____ Extracted entries

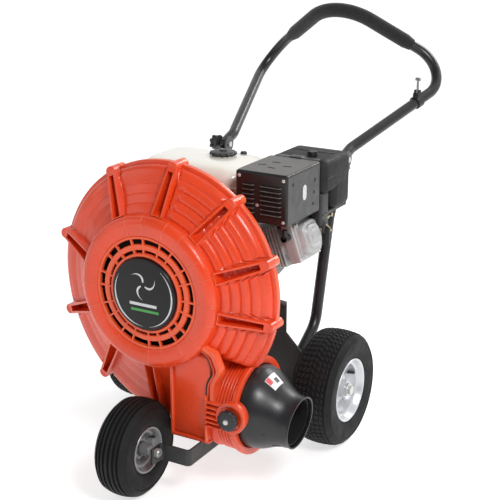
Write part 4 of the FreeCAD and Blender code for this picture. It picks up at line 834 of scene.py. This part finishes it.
piece("nozzle_handwheel", hand_knob((KNOB_X, -517, KNOB_Z), FORWARD, 28, 17, 12, 0.07, 1.0).join(
    pipe([(KNOB_X, y, KNOB_Z) for y in (-500, -518)], 5)), BLACK_PLASTIC, "nozzle_knob",
      ["nozzle_knob"])
piece("nozzle_handwheel_bolt", bolt((KNOB_X, -534.6, KNOB_Z), FORWARD, 11, 4, 7), ZINC, "nozzle_knob")


# Wheels ---------------------------------------------------------------------------------

def tread_height(x, half, outer, bead):
    """The radius of the tread's ground at x from the tyre's middle."""
    return outer - 4 - (x / (half - 14)) ** 2 * (outer - bead) * 0.085


def tyre_body(centre, half, outer, bead, groove_at, groove_depth):
    """The tyre's carcass: round shoulders and, if asked, grooves round the tread."""
    side = [(bead - 4, half - 12), (bead + 1, half - 11.5), (bead + 3.5, half - 9.5),
            (bead + 6, half - 9), (bead + 8, half - 6.5),
            (bead + (outer - bead) * 0.30, half - 3.2), (bead + (outer - bead) * 0.5, half - 1.4),
            (bead + (outer - bead) * 0.64, half - 2.2), (bead + (outer - bead) * 0.655, half - 0.6),
            (bead + (outer - bead) * 0.69, half - 0.9), (bead + (outer - bead) * 0.70, half - 2.8),
            (bead + (outer - bead) * 0.80, half - 7), (bead + (outer - bead) * 0.89, half - 14)]
    crown = []
    for x in sorted({half - 17, 0, *[s * (g + o) for g in groove_at for s in (1, -1)
                                     for o in (-3.2, -1.8, 1.8, 3.2)],
                     *np.linspace(-(half - 17), half - 17, 15)}, reverse=True):
        near = min((abs(abs(x) - g) for g in groove_at), default=99)
        lift = (4 if groove_at else 0) if near > 2.5 else 4 - groove_depth
        crown.append((tread_height(x, half, outer, bead) + lift, x))
    profile = side + crown + [(r, -x) for r, x in reversed(side)]
    return lathe(profile, centre, (1, 0, 0), 120)


def tread_block(angle, x, width, length, low, high, centre, skew=0.0):
    """A small rubber block standing on the tread."""
    middle = Vector(centre)
    rows = []
    for r, shrink in ((low, 0.0), (high - 0.8, 0.5), (high, 1.3)):
        ring = []
        for du, dv in ((-1, -1), (1, -1), (1, 1), (-1, 1)):
            u = du * (width / 2 - shrink)
            v = dv * (length / 2 - shrink)
            a = angle + (v + u * skew) / high
            ring.append(middle + Vector((x + u, r * math.cos(a), r * math.sin(a))))
        rows.append(ring)
    return grid(rows, caps=(True, True))


def turf_tyre(centre, half, outer, bead):
    form = tyre_body(centre, half, outer, bead, (), 0)
    lanes = ((0, 10), (13.5, 10), (-13.5, 10), (27, 10), (-27, 10), (39, 8), (-39, 8))
    for row, (x, width) in enumerate(lanes):
        ground = tread_height(x, half, outer, bead)
        for i in range(60):
            a = 2 * math.pi * (i + 0.5 * (row % 2)) / 60
            form.join(tread_block(a, x, width, 12.5, ground - 3, min(ground + 3.4, outer), centre,
                                  0.5 if x >= 0 else -0.5))
    for a in turns(36):
        for x in (half - 15, 15 - half):
            ground = tread_height(x, half, outer, bead)
            form.join(tread_block(a, x, 9, 11, ground - 8, ground + 0.4, centre))
    return form


def ribbed_tyre(centre, half, outer, bead):
    return tyre_body(centre, half, outer, bead, (7, 20, 31), 5)


def rim_form(centre, half, bead, dish, hub_half, side):
    """A pressed rim: rolled lips, a deep dish and a hub with bolts."""
    flip = [(bead - 3, half - 13), (bead + 1.5, half - 11), (bead + 3.2, half - 8.2),
            (bead + 1.8, half - 6.2), (bead - 2, half - 7), (bead - 5, half - 11),
            (bead - 7, half - 18), (bead - 9.5, half - 22), (bead - 16, half - 24),
            (bead - 18.5, dish + 8), (bead - 22, dish + 2), (bead * 0.62, dish),
            (bead * 0.52, dish + 3), (bead * 0.46, dish + 7), (bead * 0.36, dish + 8),
            (bead * 0.30, dish + 6), (24 * bead / 88 + 1, dish + 5), (24 * bead / 88, hub_half),
            (17, hub_half), (17, hub_half - 12)]
    back = [(17, -hub_half), (24 * bead / 88, -hub_half), (24 * bead / 88, dish - 6),
            (bead - 24, dish - 5), (bead - 21, -half + 20), (bead - 6, -half + 12),
            (bead - 2, -half + 7), (bead + 1.8, -half + 6.2), (bead + 3.2, -half + 8.2),
            (bead + 1.5, -half + 11), (bead - 3, -half + 13)]
    form = lathe([(r, side * x) for r, x in flip + back], centre, (1, 0, 0), 96)
    middle = Vector(centre)
    for i in range(5):
        a = math.radians(72 * i + 20)
        at = middle + Vector((side * (dish + 6), bead * 0.42 * math.cos(a),
                              bead * 0.42 * math.sin(a)))
        form.join(bolt(at, (side, 0, 0), bead * 0.13, 4, bead * 0.10, 0.3 * i))
    return form


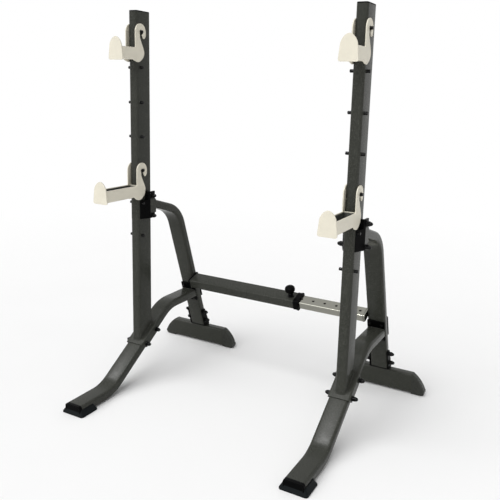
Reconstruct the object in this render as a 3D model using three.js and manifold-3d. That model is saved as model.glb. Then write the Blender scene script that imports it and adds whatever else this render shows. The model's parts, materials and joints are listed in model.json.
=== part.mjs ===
// Squat stand: two uprights on bent legs with rear braces and feet, lift-off bar hooks on rows of pegs,
// and a telescoping cross tube with a spring pin that sets the width.
// Millimetres. X runs across the pair, Y to the back, Z up. The floor is Z = 0.
// X = 0 is midway between the stands and Y = 0 is midway between the front boots and the rear feet.
import * as THREE from "three";
import { mergeVertices } from "three/addons/utils/BufferGeometryUtils.js";
import Module from "manifold-3d";

// The pair
const standSpacing = 1124;
const seatGap = 0.3;
const overrun = 20;
const mergeTolerance = 0.001;

// Fineness of round shapes, as counts
const cornerSteps = 2;
const roundSides = 10;
const smallSides = 8;
const hexSides = 6;
const knobSides = 16;
const curveSteps = 2;
const bendSteps = 3;

// Tube stock
const tubeWall = 3;
const tubeCorner = 12;

// Upright, measured from its own front face and the floor
const uprightWidth = 50;
const uprightDepth = 100;
const uprightHeight = 1830;
const capThickness = 5;
const capSkirt = 22;

// Pegs that the hooks hang on
const pegDiameter = 14;
const pegInset = 22;
const pegTopDrop = 91.5;
const pegPitch = 163.1;
const pegCount = 7;
const pegReach = 18;
// Counts of the pegs above each hook and above the one that the top bracket hangs on
const aboveUpperHookCount = 0;
const aboveLowerHookCount = 4;
const aboveBracketCount = 5;

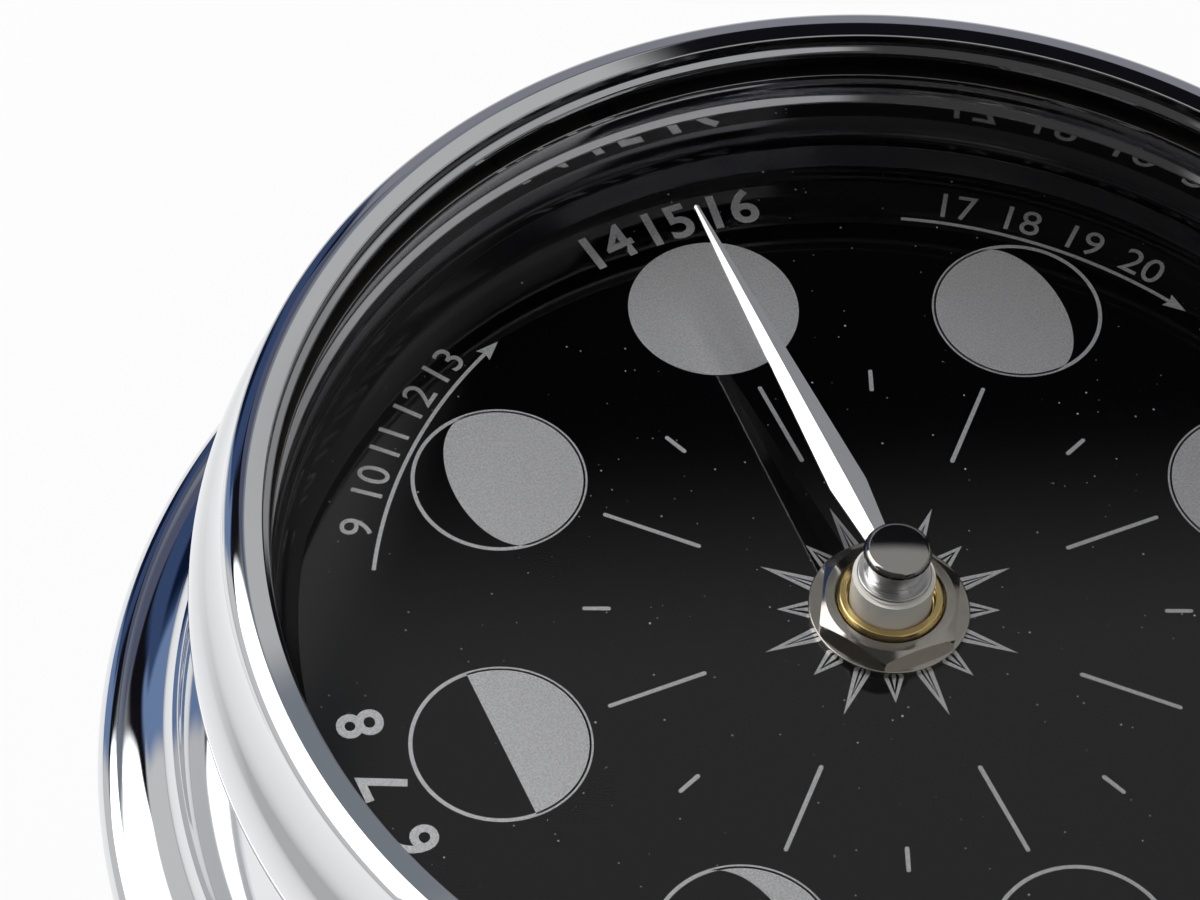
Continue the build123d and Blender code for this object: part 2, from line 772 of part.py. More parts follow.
# Setting knob and its shaft, which turns the output wheel directly
with BuildPart() as setting_knob:
    disc(knob_radius, knob_back_height, knob_back_height + knob_height, setting_at)
    chamfer(setting_knob.edges(), knob_bevel)
    with BuildSketch(Plane.XY.offset(knob_back_height - overrun)):
        with Locations(setting_at):
            with PolarLocations(knob_radius + knob_rib_radius / 2, knob_rib_count):
                Circle(knob_rib_radius)
    extrude(amount=knob_height + overrun + overrun, mode=Mode.SUBTRACT)
    knob_top = knob_back_height + knob_height
    disc(setting_shaft_radius + seat_gap, knob_top - knob_bore_depth, knob_top, setting_at, Mode.SUBTRACT)
finish(setting_knob, "setting_knob")

with BuildPart() as setting_shaft:
    disc(setting_shaft_radius, knob_top - knob_bore_depth, shaft_top, setting_at)
    gear(setting_teeth, wheel_module, pinion_low, pinion_high, setting_at, setting_phase)
finish(setting_shaft, "setting_shaft")

# Drive arbor with its pinion, and the clutch wheel that grips it through a friction washer
with BuildPart() as drive_arbor:
    disc(drive_arbor_radius, shaft_bottom, shaft_top, drive_at)
    disc(
        drive_collar_radius,
        clutch_height - clutch_hub_length - drive_collar_height,
        clutch_height - clutch_hub_length,
        drive_at,
    )
    disc(drive_collar_radius, collar_low, collar_low + drive_collar_height, drive_at)
    gear(drive_teeth, wheel_module, pinion_low, pinion_high, drive_at, drive_phase)
finish(drive_arbor, "drive_arbor")

with BuildPart() as friction_washer:
    disc(friction_washer_radius, clutch_top, collar_low, drive_at)
    disc(drive_arbor_radius + seat_gap, clutch_top, collar_low, drive_at, Mode.SUBTRACT)
finish(friction_washer, "friction_washer")

with BuildPart() as clutch_wheel:
    gear(clutch_teeth, fine_module, clutch_height, clutch_top, drive_at)
    disc(clutch_hub_radius, clutch_height - clutch_hub_length, clutch_height, drive_at)
    disc(
        drive_arbor_radius + running_gap,
        clutch_height - clutch_hub_length,
        clutch_top,
        drive_at,
        Mode.SUBTRACT,
    )
finish(clutch_wheel, "clutch_wheel")

# Intermediate wheel and pinion on a steel arbor
with BuildPart() as idler_wheel:
    gear(idler_teeth, rotor_module, idler_height, idler_top, idler_at)
    gear(idler_pinion_teeth, fine_module, idler_top, clutch_top + pinion_past_wheel, idler_at, idler_phase)
    disc(
        idler_arbor_radius + seat_gap,
        idler_height,
        clutch_top + pinion_past_wheel,
        idler_at,
        Mode.SUBTRACT,
    )
finish(idler_wheel, "idler_wheel")

with BuildPart() as idler_arbor:
    disc(idler_arbor_radius, shaft_bottom, bridge_top, idler_at)
finish(idler_arbor, "idler_arbor")

# Rotor: a pinion moulded with its spindle, and a round magnet pressed on it
with BuildPart() as rotor_pinion:
    disc(rotor_arbor_radius, shaft_bottom, bridge_top, rotor_at)
    gear(rotor_teeth, rotor_module, idler_height - pinion_past_wheel, magnet_low, rotor_at, rotor_phase)
finish(rotor_pinion, "rotor_pinion")

with BuildPart() as rotor_magnet:
    disc(magnet_radius, magnet_low, magnet_top, rotor_at)
    disc(rotor_arbor_radius + seat_gap, magnet_low, magnet_top, rotor_at, Mode.SUBTRACT)
finish(rotor_magnet, "rotor_magnet")

# Stator plate: a web around the rotor and two lugs under the coil's core
with BuildPart() as stator_plate:
    plate_left = rotor_at[0] - stator_hole_radius - stator_web
    plate_low = rotor_at[1] - stator_hole_radius - stator_web
    plate_high = rotor_at[1] + stator_hole_radius + stator_web
    core_back = coil_y + core_width / 2
    block(plate_left, core_right, plate_low, plate_high, stator_back_height, stator_top)
    for lug_left in (core_left, core_right - lug_width):
        block(lug_left, lug_left + lug_width, plate_high, core_back, stator_back_height, stator_top)
    disc(stator_hole_radius, stator_back_height, stator_top, rotor_at, Mode.SUBTRACT)
    for pin in stator_pins:
        disc(stator_pin_radius + seat_gap, stator_back_height, stator_top, pin, Mode.SUBTRACT)
finish(stator_plate, "stator_plate")

with BuildPart() as coil_core:
    core_front = coil_y - core_width / 2
    block(core_left, core_right, core_front, core_back, stator_top, stator_top + core_thickness)
finish(coil_core, "coil_core")

# Bobbin and winding lie along X, around the core
coil_plane = Plane.YZ.offset(bobbin_left)
bobbin_length = bobbin_right - bobbin_left
with BuildPart() as coil_bobbin:
    with BuildSketch(coil_plane):
        with Locations((coil_y, core_height)):
            Circle(bobbin_barrel_radius)
    extrude(amount=bobbin_length)
    for flange_start in (bobbin_left, bobbin_right - bobbin_flange):
        with BuildSketch(Plane.YZ.offset(flange_start)):
            with Locations((coil_y, core_height)):
                Circle(bobbin_radius)
        extrude(amount=bobbin_flange)
    with BuildSketch(coil_plane):
        with Locations((coil_y, core_height)):
            Rectangle(core_width + seat_gap, core_thickness + seat_gap)
    extrude(amount=bobbin_length, mode=Mode.SUBTRACT)
finish(coil_bobbin, "coil_bobbin")

with BuildPart() as coil_winding:
    with BuildSketch(Plane.YZ.offset(bobbin_left + bobbin_flange)):
        with Locations((coil_y, core_height)):
            Circle(winding_radius)
            Circle(bobbin_barrel_radius, mode=Mode.SUBTRACT)
    extrude(amount=bobbin_length - bobbin_flange - bobbin_flange)
finish(coil_winding, "coil_winding")

# Circuit board on its pegs, with the chip and the crystal on the back
with BuildPart() as circuit_board:
    board_front, board_back = board_y - board_width / 2, board_y + board_width / 2
    block(-board_left, board_right, board_front, board_back, board_height, board_height + board_thickness)
finish(circuit_board, "circuit_board")

with BuildPart() as driver_chip:
    chip_at = (board_right - chip_inset, board_y)
    disc(chip_radius, board_height - chip_height, board_height, chip_at)
    fillet(driver_chip.edges().group_by(Axis.Z)[0], chip_round)
finish(driver_chip, "driver_chip")

with BuildPart() as quartz_crystal:
    with BuildSketch(Plane.YZ.offset(crystal_length - board_left)):
        with Locations((board_y, board_height - crystal_radius)):
            Circle(crystal_radius)
    extrude(amount=crystal_length)
    fillet(quartz_crystal.edges().group_by(Axis.X)[0], crystal_round)
finish(quartz_crystal, "quartz_crystal")

# Cell: a can with its nub towards +X
with BuildPart() as battery:
    with BuildSketch(Plane.YZ.offset(-cell_length / 2)):
        with Locations((cell_y, cell_height)):
            Circle(cell_radius)
    extrude(amount=cell_length - cell_nub_length)
    fillet(battery.edges(), cell_round)
    with BuildSketch(Plane.YZ.offset(cell_length / 2 - cell_nub_length)):
        with Locations((cell_y, cell_height)):
            Circle(cell_nub_radius)
    extrude(amount=cell_nub_length)
finish(battery, "battery")

# Contacts: each strip stands on the bay's end wall and folds back to the cell
for side, name in ((1, "positive_contact"), (-1, "negative_contact")):
    with BuildPart() as contact:
        wall_x = side * (housing_inner - seat_gap - contact_thickness / 2)
        leaf_x = side * (cell_length / 2 + seat_gap + contact_thickness / 2)
        with BuildSketch(Plane.XZ.offset(-cell_y)):
            with BuildLine():
                Polyline(
                    (wall_x, cell_height - contact_half_height),
                    (wall_x, cell_height + contact_half_height),
                    (leaf_x, cell_height + leaf_half_height),
                    (leaf_x, cell_height - leaf_half_height),
                )
            trace(line_width=contact_thickness)
        extrude(amount=contact_width / 2, both=True)
    finish(contact, name)
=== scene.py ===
"""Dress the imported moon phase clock: turned chrome case, printed dial, hub and hand.

Lengths in the classes are millimetres in the part's own frame: the dial's centre is on
the Z axis, 12 o'clock is +Y, and the clock lies on Z = 0. The workbench turns them into
metres. Places on the dial are given by radius and by angle, counted from 3 o'clock.
"""

import logging
import math
from collections.abc import Callable, Sequence
from dataclasses import dataclass, field
from enum import Enum

import bmesh
import bpy
from mathutils import Matrix, Vector


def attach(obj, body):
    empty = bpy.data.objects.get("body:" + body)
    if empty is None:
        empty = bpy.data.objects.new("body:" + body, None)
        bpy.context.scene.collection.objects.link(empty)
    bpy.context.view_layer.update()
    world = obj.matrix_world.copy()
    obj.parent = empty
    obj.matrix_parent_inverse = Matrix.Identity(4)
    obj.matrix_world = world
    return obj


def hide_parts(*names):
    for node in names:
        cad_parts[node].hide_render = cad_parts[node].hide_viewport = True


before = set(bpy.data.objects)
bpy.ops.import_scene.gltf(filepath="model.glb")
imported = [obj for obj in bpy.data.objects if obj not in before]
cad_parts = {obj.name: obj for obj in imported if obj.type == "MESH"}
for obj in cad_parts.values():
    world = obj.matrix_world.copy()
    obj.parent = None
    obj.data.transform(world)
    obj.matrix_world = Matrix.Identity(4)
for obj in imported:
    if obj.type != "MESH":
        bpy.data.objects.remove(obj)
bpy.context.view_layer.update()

MM = 0.001
Point = tuple[float, float]
Place = tuple[float, float, float]
Colour = tuple[float, float, float]
Piece = bpy.types.Object
Socket = bpy.types.NodeSocket
DOUBLES = MM / 2000  # corners nearer to each other than this are merged
SHARP = math.radians(25)  # a corner that turns less than this isn't rounded
SIDE_PARTS = 2.6  # a rounding takes at most one of this many parts of a side
GUARD = 1.2  # guards stand at this many times a rounding's reach
CREASE = 30  # edges that turn more than this, in degrees, stay sharp to the eye
EIGHTHS = range(0, 360, 45)  # the dial's eight main directions, in degrees

log = logging.getLogger("moon_clock")


# Outlines


def arc(start: Point, through: Point, end: Point, steps: int) -> list[Point]:
    """Run a circle arc through three corners.

    Args:
        start: First corner, which the run leaves out.
        through: Any corner on the arc.
        end: Last corner.
        steps: Number of straight steps.

    Returns:
        The corners after the first one, up to the end.
    """
    (ax, ay), (bx, by), (cx, cy) = start, through, end
    double = 2 * (ax * (by - cy) + bx * (cy - ay) + cx * (ay - by))
    sa, sb, sc = ax * ax + ay * ay, bx * bx + by * by, cx * cx + cy * cy
    ux = (sa * (by - cy) + sb * (cy - ay) + sc * (ay - by)) / double
    uy = (sa * (cx - bx) + sb * (ax - cx) + sc * (bx - ax)) / double
    radius = math.hypot(ax - ux, ay - uy)
    first = math.atan2(ay - uy, ax - ux)
    last = math.atan2(cy - uy, cx - ux)
    middle = math.atan2(by - uy, bx - ux)
    sweep = (last - first) % math.tau
    if (middle - first) % math.tau > sweep:
        sweep -= math.tau
    angles = [first + sweep * step / steps for step in range(1, steps + 1)]
    return [(ux + radius * math.cos(a), uy + radius * math.sin(a)) for a in angles]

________

#### Stated exercise:
Copy verbatim the line that contains "# Contacts: each", the line that contains "bpy.context.scene.collection.objects.link(empty)", and all lines between them.

#### Answer for the task:
# Contacts: each strip stands on the bay's end wall and folds back to the cell
for side, name in ((1, "positive_contact"), (-1, "negative_contact")):
    with BuildPart() as contact:
        wall_x = side * (housing_inner - seat_gap - contact_thickness / 2)
        leaf_x = side * (cell_length / 2 + seat_gap + contact_thickness / 2)
        with BuildSketch(Plane.XZ.offset(-cell_y)):
            with BuildLine():
                Polyline(
                    (wall_x, cell_height - contact_half_height),
                    (wall_x, cell_height + contact_half_height),
                    (leaf_x, cell_height + leaf_half_height),
                    (leaf_x, cell_height - leaf_half_height),
                )
            trace(line_width=contact_thickness)
        extrude(amount=contact_width / 2, both=True)
    finish(contact, name)
=== scene.py ===
"""Dress the imported moon phase clock: turned chrome case, printed dial, hub and hand.

Lengths in the classes are millimetres in the part's own frame: the dial's centre is on
the Z axis, 12 o'clock is +Y, and the clock lies on Z = 0. The workbench turns them into
metres. Places on the dial are given by radius and by angle, counted from 3 o'clock.
"""

import logging
import math
from collections.abc import Callable, Sequence
from dataclasses import dataclass, field
from enum import Enum

import bmesh
import bpy
from mathutils import Matrix, Vector


def attach(obj, body):
    empty = bpy.data.objects.get("body:" + body)
    if empty is None:
        empty = bpy.data.objects.new("body:" + body, None)
        bpy.context.scene.collection.objects.link(empty)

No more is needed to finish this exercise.